Problem to solve:
Print each line of the listing once more, precisely as given.

Dataset excerpt:
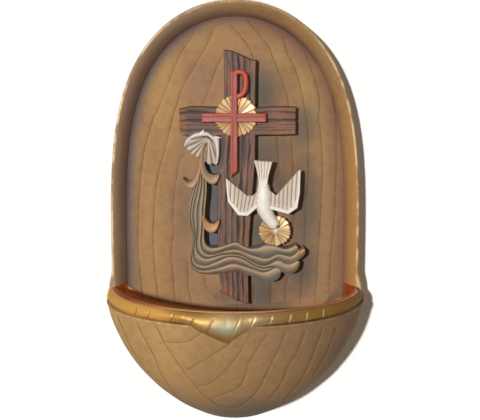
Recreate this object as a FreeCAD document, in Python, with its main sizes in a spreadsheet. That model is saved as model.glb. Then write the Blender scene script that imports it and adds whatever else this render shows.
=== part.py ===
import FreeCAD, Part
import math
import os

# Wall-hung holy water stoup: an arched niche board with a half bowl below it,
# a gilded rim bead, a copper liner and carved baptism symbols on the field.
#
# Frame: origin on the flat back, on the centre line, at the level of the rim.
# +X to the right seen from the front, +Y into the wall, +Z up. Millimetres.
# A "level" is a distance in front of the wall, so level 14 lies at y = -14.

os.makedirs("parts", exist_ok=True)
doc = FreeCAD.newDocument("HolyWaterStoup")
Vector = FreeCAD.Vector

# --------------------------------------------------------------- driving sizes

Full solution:
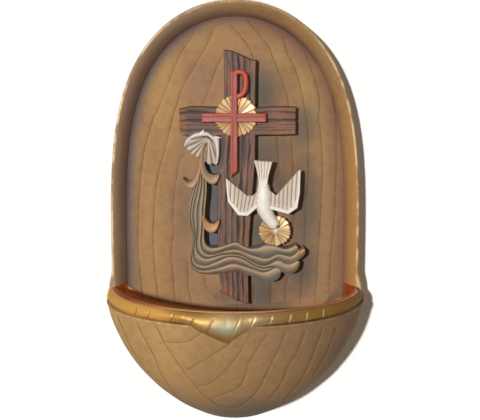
Recreate this object as a FreeCAD document, in Python, with its main sizes in a spreadsheet. That model is saved as model.glb. Then write the Blender scene script that imports it and adds whatever else this render shows.
=== part.py ===
import FreeCAD, Part
import math
import os

# Wall-hung holy water stoup: an arched niche board with a half bowl below it,
# a gilded rim bead, a copper liner and carved baptism symbols on the field.
#
# Frame: origin on the flat back, on the centre line, at the level of the rim.
# +X to the right seen from the front, +Y into the wall, +Z up. Millimetres.
# A "level" is a distance in front of the wall, so level 14 lies at y = -14.

os.makedirs("parts", exist_ok=True)
doc = FreeCAD.newDocument("HolyWaterStoup")
Vector = FreeCAD.Vector

# --------------------------------------------------------------- driving sizes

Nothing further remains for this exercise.